Originally Posted by pearlswan
I think I'm an ambivert, as I could be an introvert but extrovert as well. Depending on the surrounding, people, my mood, etc. Though I guess mostly I prefer in solitude. In psychology it is said that shy and introvert is NOT the same. Everyone and anyone could be shy, but not an introvert. I'm not really sure how I could give an example myself since now I don't get out often. But when I'm at the mall or stores, I don't feel 'shy' but rather like, uncomfortable? I don't get anxious or scared or anything, I just feel uncomfy sometimes. That's all. Sometimes it gets itchy that I decided to walk pass a store that I wanted to go in lol.

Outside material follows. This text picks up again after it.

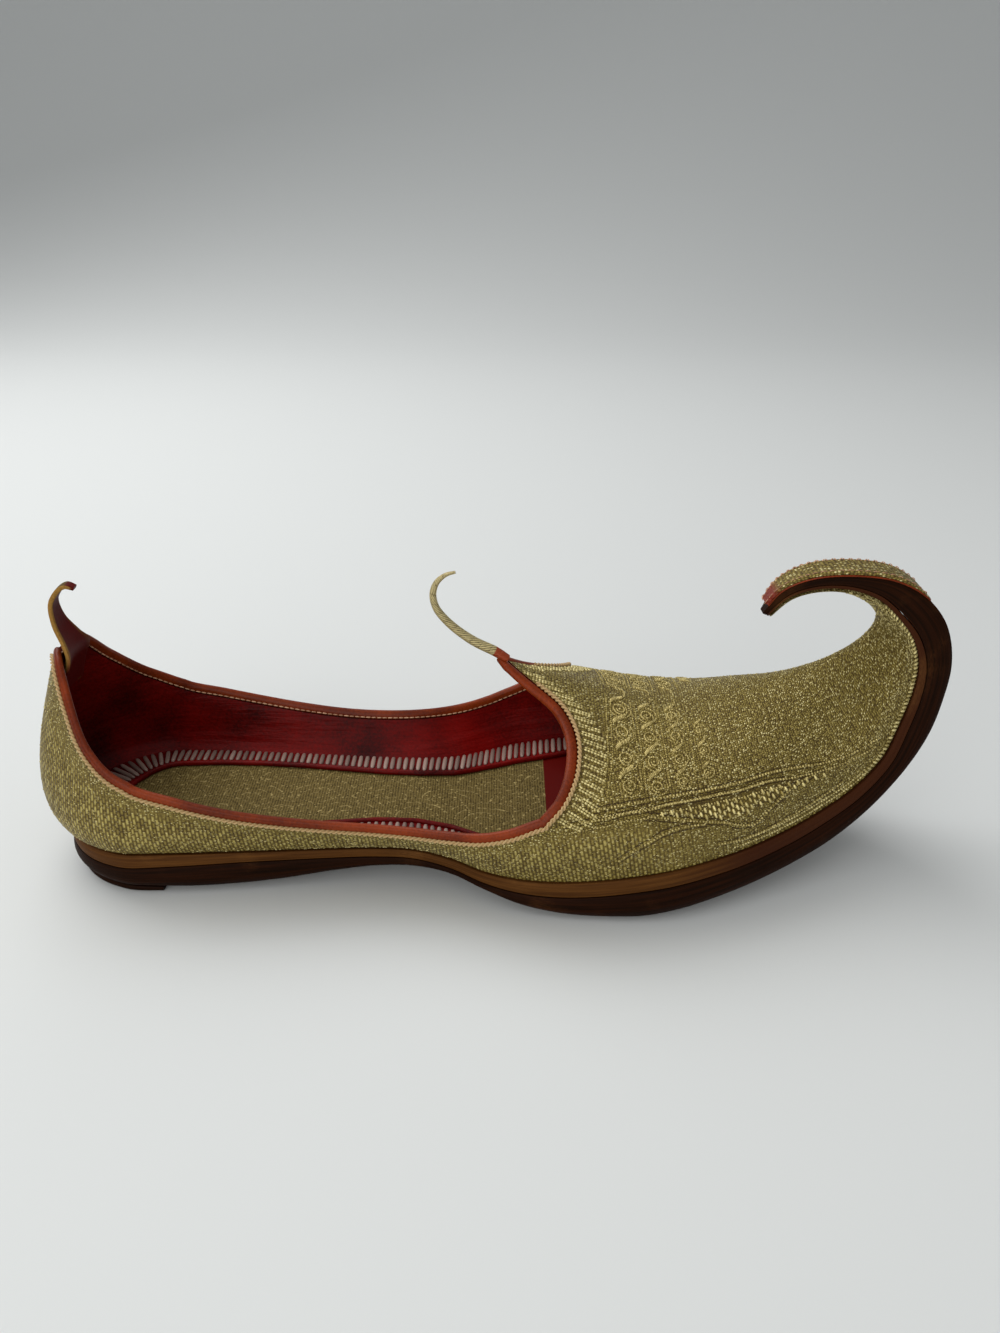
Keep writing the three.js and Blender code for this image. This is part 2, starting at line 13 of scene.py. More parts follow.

I am both too, but predominately introverted processing. Having let go of fearful behaviours, I wondered naturally if fear was actually what others and myself determined as being *shy*. That within the introverted open nature not holding down in fear their is the potential of being both like you feel you can be and myself too. Shyness being more a point of unable to speak because still processing too much in the surroundings and not clear to do so? Knowing my introverted nature in deep thought I most often in this way, realize I am inward reflecting on outward surroundings. If this is too much I tend to want to be alone to clear out the inflow of others or life.
I am with you on the places, mood and surroundings. Even certain people. I love people but my introverted nature when I go quiet now is more I am needing down time or alone time to find myself again.